Neurofeedback North
Neurofeedback for ADHD
The use of neurofeedback for psychiatric problems depends on recent understanding about these diseases. In the 1960s, when biofeedback was developed as a therapy, schizophrenia and attention deficit were considered mainly the result of emotional trauma or poor upbringing. Consequently, biofeedback practitioners first focused on obviously physical problems. Now scientists understand better the electrical and chemical components of mental illness, creating opportunities for neurofeedback.
Children with attention deficit hyperactivity disorder (ADHD) use neurofeedback games to reduce theta waves and increase beta waves, increasing their attentiveness. Joel Lubar, Ph.D., a psychologist at the University of Tennessee, Knoxville, who originated neurofeedback treatment for ADHD in the 1970s, says neurofeedback can produce some of the same brain wave changes as drugs used to treat the disorder.
In a 1998 study published in the December issue of Applied Psychophysiology and Biofeedback, researchers in Ontario, Canada, taught ADHD patients biofeedback and learning strategies. They found a significant improvement in symptoms (such as impulsiveness and inattention) after 40 EEG biofeedback sessions, as well as a change in the ratio of beta to theta waves.
"Biofeedback can not only help a child use brain waves they don't usually employ, but it may also help increase blood flow to specific parts of the brain involved with ADHD," says Lubar. "Used with behavior therapies that incorporate classroom and homework skills, neurofeedback can help these children become less dependent on stimulants like Ritalin."

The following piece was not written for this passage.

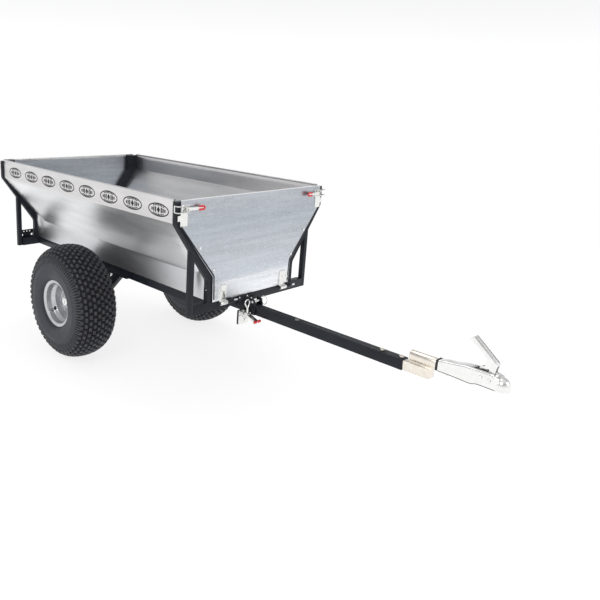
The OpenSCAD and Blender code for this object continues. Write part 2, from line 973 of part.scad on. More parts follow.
tip_cheek_line = [
  [-6, -6], [6, -6], [14, -1], [52, -14], [52, -4.7], [11, 10.2], [10, 18], [-3, 18], [-6, 6]
];
tip_web_line = [[11, 10.2], [52, -4.7], [51.2, -7], [10.2, 7.9]];
tip_tongue_line = [[51.2, -7], [60, -10.2], [60.8, -7.9], [52, -4.7]];

module tip_latch_base() {
  color(zinc) placed() difference() {
    union() {
      span(tip_base_x - tip_base_thick, tip_base_x, tip_base_left, tip_base_right,
        tip_base_low, tip_base_high);
      for (side = [-1, 1])
        span(tip_base_x, tip_pivot_x + 6,
          tip_y + side * (tip_cheek + tip_ear_gap) - tip_plate / 2,
          tip_y + side * (tip_cheek + tip_ear_gap) + tip_plate / 2,
          tip_pivot_z - 8, tip_pivot_z + 8);
      rod_x(tip_base_x, tip_base_x + 4, tip_y, tip_hex_z, tip_hex_radius);
    }
    rod_y(tip_y - 20, tip_y + 20, tip_pivot_x, tip_pivot_z, 3 + running_gap);
  }
}

module lever_tip() {
  color(zinc) placed() difference() {
    union() {
      from_pivot(-tip_cheek, -tip_cheek + tip_plate, tip_cheek_line);
      from_pivot(tip_cheek - tip_plate, tip_cheek, tip_cheek_line);
      from_pivot(-tip_cheek, tip_cheek, tip_web_line);
      from_pivot(-tip_cheek, tip_cheek, tip_tongue_line);
      rod_y(tip_y - tip_cheek - 4, tip_y + tip_cheek + 4, tip_pivot_x, tip_pivot_z, 3);
    }
    rod_y(tip_y - 20, tip_y + 20, tip_link_x, tip_link_z, 3 + running_gap);
  }
}

module grip_tip() {
  color(red) placed() difference() {
    rod_y(tip_y - tip_grip_half, tip_y + tip_grip_half, tip_pivot_x + 60, tip_pivot_z - 8.5,
      tip_grip_radius);
    from_pivot(-tip_cheek, tip_cheek, tip_tongue_line);
  }
}

module loop_tip() {
  bow = tip_loop_reach - tip_wire - tip_loop_radius;
  neck = bow - 22;
  inset = 2;
  lean = atan((tip_loop_radius - inset) / (bow - neck));
  side_length = sqrt(pow(tip_loop_radius - inset, 2) + pow(bow - neck, 2));
  color(zinc) placed() translate([tip_link_x, tip_y, tip_link_z]) rotate([0, -tip_loop_lean, 0]) {
    translate([0, 0, bow]) rotate([90, 0, 90])
      rotate_extrude(angle = 180) translate([tip_loop_radius, 0]) circle(r = tip_wire);
    for (side = [-1, 1])
      translate([0, side * inset, neck]) rotate([-side * lean, 0, 0])
        cylinder(r = tip_wire, h = side_length);
    cylinder(r = tip_wire + 1.5, h = neck + 3);
    rod_y(-tip_cheek + tip_plate + 0.5, tip_cheek - tip_plate - 0.5, 0, 0, 6);
    rod_y(-tip_cheek - 0.3, tip_cheek + 0.3, 0, 0, 3);
  }
}

// ---- swivel ----
web_half = 8;

module swivel_block() {
  half = block_size / 2;
  color(zinc) placed() difference() {
    union() {
      span(block_rear, block_front, -half, half, bar_middle - half, bar_middle + half);
      span(housing_rear, block_front, -web_half, web_half, bar_middle + half - 1, swivel_height);
      rod_x(housing_rear, housing_front, 0, swivel_height, housing_radius);
      for (x = clamp_places) {
        rod_z(bar_bottom - 7, drawbar_top + 7, x, 0, clamp_radius);
        rod_z(drawbar_top, drawbar_top + 7, x, 0, clamp_radius + 4);
        rod_z(bar_bottom - 7, bar_bottom, x, 0, clamp_radius + 4);
      }
    }
    span(block_rear - 1, block_front - 8, -half + block_wall, -clamp_hole - 1,
      bar_middle - half + block_wall, bar_middle + half - block_wall);
    span(block_rear - 1, block_front - 8, clamp_hole + 1, half - block_wall,
      bar_middle - half + block_wall, bar_middle + half - block_wall);
    rod_x(housing_rear - 1, housing_front + 1, 0, swivel_height, shaft_radius + running_gap);
  }
}

// ---- coupler ----
shell_side = [
  [coupler_rear, swivel_height - 17], [coupler_rear + 124, swivel_height - 18],
  [coupler_rear + 151, swivel_height - 11], [ball_x, swivel_height - 12],
  [ball_x, ball_z + 28], [ball_x - 29, swivel_height + 37],
  [coupler_rear + 112, swivel_height + 36], [coupler_rear + 39, swivel_height + 26],
  [coupler_rear, swivel_height + 20]
];
shell_plan = [
  [coupler_rear, -20], [coupler_rear + 39, -20], [ball_x - 60, -27], [ball_x, -27],
  [ball_x, 27], [ball_x - 60, 27], [coupler_rear + 39, 20], [coupler_rear, 20]
];
core_side = [
  [coupler_rear + 46, swivel_height - 30], [ball_x - 24, swivel_height - 30],
  [ball_x - 24, ball_z + 26], [ball_x - 29, swivel_height + 34],
  [coupler_rear + 112, swivel_height + 33], [coupler_rear + 46, swivel_height + 24]
];
core_plan = [
  [coupler_rear + 46, -17.5], [ball_x - 60, -24], [ball_x - 24, -24],
  [ball_x - 24, 24], [ball_x - 60, 24], [coupler_rear + 46, 17.5]
];

module in_plan(z0, z1, points) {
  translate([0, 0, z0]) linear_extrude(z1 - z0) polygon(points);
}

slot_half = 14;
catch_half = 8;

module coupler_shell() {
  low = swivel_height - 40;
  high = swivel_height + 60;
  color(zinc) placed() difference() {
    union() {
      intersection() {
        along(-40, 40, shell_side);
        in_plan(low, high, shell_plan);
      }
      translate([ball_x, 0, ball_z]) sphere(r = dome_radius);
      rod_z(swivel_height - 12, ball_z, ball_x, 0, dome_radius);
      rod_x(housing_rear + 4, coupler_rear + 1, 0, swivel_height, shaft_radius);
      rod_z(swivel_height - 28, swivel_height, coupler_rear + 39, 0, 5);
    }
    intersection() {
      along(-40, 40, core_side);
      in_plan(low, high, core_plan);
    }
    translate([ball_x, 0, ball_z]) sphere(r = socket_radius);
    rod_z(low, ball_z, ball_x, 0, socket_radius);
    span(ball_x - dome_radius - 1, nose_x + 1, -dome_radius - 1, dome_radius + 1,
      low, swivel_height - 12);
    span(cam_x - 66, cam_x + 11.5, -slot_half, slot_half, ball_z, high);
    rod_y(-40, 40, cam_x, cam_z, pivot_radius + running_gap);
    rod_y(-40, 40, jaw_x, jaw_z, pivot_radius + running_gap);
  }
}

module coupler_rivets() {
  color(zinc) placed() {
    along(-catch_half, catch_half, [
      [cam_x + 12, ball_z + 33.5], [cam_x + 12, ball_z + 39], [cam_x + 16, ball_z + 39],
      [cam_x + 23, ball_z + 34], [cam_x + 23, ball_z + 30.8]
    ]);
    for (spot = [[cam_x, cam_z], [jaw_x, jaw_z]]) {
      rod_y(-30, 30, spot[0], spot[1], pivot_radius);
      rod_y(27.2, 31, spot[0], spot[1], pivot_radius + 3);
      rod_y(-31, -27.2, spot[0], spot[1], pivot_radius + 3);
    }
  }
}

cheek_line = [
  [cam_x - 9, cam_z - 6], [cam_x + 7, cam_z - 6], [cam_x + 9, cam_z + 4],
  [cam_x + 10, cam_z + 24], [cam_x + 16.5, cam_z + 51], [cam_x + 14.5, cam_z + 57],
  [cam_x - 70.5, cam_z + 127.5], [cam_x - 86.5, cam_z + 115], [cam_x - 55.5, cam_z + 97],
  [cam_x - 20.5, cam_z + 67], [cam_x - 22.5, cam_z + 41], [cam_x - 39.5, cam_z + 31],
  [cam_x - 39.5, cam_z + 26], [cam_x - 9, cam_z + 33]
];
handle_line = [
  [cam_x + 16.5, cam_z + 51], [cam_x + 14.5, cam_z + 57], [cam_x - 70.5, cam_z + 127.5],
  [cam_x - 86.5, cam_z + 115], [cam_x - 85, cam_z + 112.5], [cam_x - 70.6, cam_z + 123.8],
  [cam_x + 12.2, cam_z + 55], [cam_x + 13.7, cam_z + 50.5]
];
handle_half = 12;

module coupler_handle() {
  color(zinc) placed() difference() {
    union() {
      for (side = [0, 1])
        flip_y(side == 1) along(handle_half - 2.5, handle_half, cheek_line);
      along(-handle_half, handle_half, handle_line);
    }
    rod_y(-40, 40, cam_x, cam_z, pivot_radius + running_gap);
  }
}

jaw_line = [
  [jaw_x - 6, jaw_z + 5], [jaw_x + 7, jaw_z + 3], [jaw_x + 30, jaw_z - 22],
  [jaw_x + 31, jaw_z - 33], [jaw_x + 22, jaw_z - 33], [jaw_x - 6, jaw_z - 5]
];

module coupler_jaw() {
  color(zinc) placed() difference() {
    union() {
      along(-5, 5, jaw_line);
      rod_y(-6, 6, jaw_x, jaw_z, 7.5);
    }
    rod_y(-40, 40, jaw_x, jaw_z, pivot_radius + running_gap);
  }
}

// ---- one line per node ----
frame_rails();
front_crossbeam();
rear_crossbeam();
floor_bearers();
rib_front_left();
rib_front_right();
rib_rear_left();
rib_rear_right();
front_posts();
rear_posts();
side_sheet_left();
side_sheet_right();
floor_sheet();
light_plates();
axle_struts();
stub_axles();
pivot_tube();
hinge_barrels();
tip_catch();
frame_bolts();
front_gate_panel();
front_gate_hinges();
front_latch_bases();
rear_gate_panel();
rear_gate_hinges();
rear_latch_bases();
lever_front_left();
grip_front_left();
loop_front_left();
lever_front_right();
grip_front_right();
loop_front_right();
lever_rear_left();
grip_rear_left();
loop_rear_left();
lever_rear_right();
grip_rear_right();
loop_rear_right();
tyre_left();
rim_left();
hub_left();
hub_cap_left();
valve_left();
tyre_right();
rim_right();
hub_right();
hub_cap_right();
valve_right();
drawbar_tube();
drawbar_pivot();
tip_bracket();
saddle_pin();
tip_latch_base();
lever_tip();
grip_tip();
loop_tip();
swivel_block();
coupler_shell();
coupler_handle();
coupler_jaw();
coupler_rivets();
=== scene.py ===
"""Looks of the two-wheeled tipping trailer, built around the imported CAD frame."""
import json
import math
import random

import bmesh
import bpy
from mathutils import Matrix, Vector


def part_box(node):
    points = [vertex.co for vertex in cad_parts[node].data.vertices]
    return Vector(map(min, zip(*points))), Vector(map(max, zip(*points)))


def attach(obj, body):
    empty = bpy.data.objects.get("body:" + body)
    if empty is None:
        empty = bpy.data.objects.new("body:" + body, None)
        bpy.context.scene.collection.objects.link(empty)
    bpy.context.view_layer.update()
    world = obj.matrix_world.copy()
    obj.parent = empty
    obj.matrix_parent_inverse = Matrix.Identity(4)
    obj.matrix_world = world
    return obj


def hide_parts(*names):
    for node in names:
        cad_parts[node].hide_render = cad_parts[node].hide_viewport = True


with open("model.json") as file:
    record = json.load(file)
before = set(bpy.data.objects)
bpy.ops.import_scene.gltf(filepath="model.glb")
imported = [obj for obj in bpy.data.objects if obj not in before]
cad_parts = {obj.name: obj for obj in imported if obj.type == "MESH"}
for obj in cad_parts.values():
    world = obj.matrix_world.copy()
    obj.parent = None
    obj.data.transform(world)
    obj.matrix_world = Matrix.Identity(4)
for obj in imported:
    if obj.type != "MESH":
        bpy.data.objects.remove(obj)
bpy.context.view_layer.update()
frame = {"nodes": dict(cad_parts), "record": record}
NODES = frame["nodes"]
RNG = random.Random(7)

# Places below are in mm, with x from the middle of the tub, y from the trailer's middle
# plane and z from the ground.
TUB_LOW, TUB_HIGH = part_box("floor_sheet")
MIDDLE = (TUB_LOW.x + TUB_HIGH.x) / 2


def mm(x, y, z):
    """A place in mm from the middle of the tub, as a place in the frame."""
    return Vector((MIDDLE + x / 1000, y / 1000, z / 1000))


# ---------------------------------------------------------------- camera
def camera():
    """A view from the front right; its place is in metres."""
    azimuth, pitch, roll = (math.radians(a) for a in (45.81, 14.45, 2.60))
    side = Vector((math.cos(azimuth), math.sin(azimuth), 0))
    ahead = Vector((-math.sin(azimuth) * math.cos(pitch),
                    math.cos(azimuth) * math.cos(pitch), -math.sin(pitch)))
    up = side.cross(ahead)
    turned_side = side * math.cos(roll) + up * math.sin(roll)
    turned_up = up * math.cos(roll) - side * math.sin(roll)
    data = bpy.data.cameras.new("camera")
    data.lens, data.sensor_width = 37.92, 36
    data.shift_x, data.shift_y = 0.1436, -0.0757
    data.clip_start, data.clip_end = 0.05, 200
    cam = bpy.data.objects.new("camera", data)
    bpy.context.scene.collection.objects.link(cam)
    cam.matrix_world = Matrix((turned_side, turned_up, -ahead)).transposed().to_4x4()
    cam.location = (1.96865, -1.9839, 1.3067)
    bpy.context.scene.camera = cam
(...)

More than 700 groups nationwide are using EEG biofeedback for ADD/ADHD, according to the Association for Applied Psychotherapy and Biofeedback, an organization of biofeedback practitioners. The ADHD therapists have reported that patients experienced a 60 to 80 percent significant improvement in symptoms and much less need for medicine.
Dr. J. Alan Cook, a psychiatrist in Mt. Vernon, Washington, uses it for 25 to 35 percent of his patients, treating such problems as depression, addiction, bipolar disorder and ADHD. "Once the training has been completed, patients seem to retain the benefits long term," he says.
Crossing a new frontier in neurotherapy, researchers from London, England, reported in the December 1999 International Journal of Psychophysiology that a group of schizophrenic people had used neurofeedback to create some of the same electrical patterns that schizophrenia drugs produce in the brain. Though the investigators couldn't tell from this short experiment how the neurofeedback might affect the patients' symptoms, they considered it a successful first step toward developing a new treatment.
As scientists understand better how the brain works -- or fails to work -- they are finding more and more ways it can heal itself.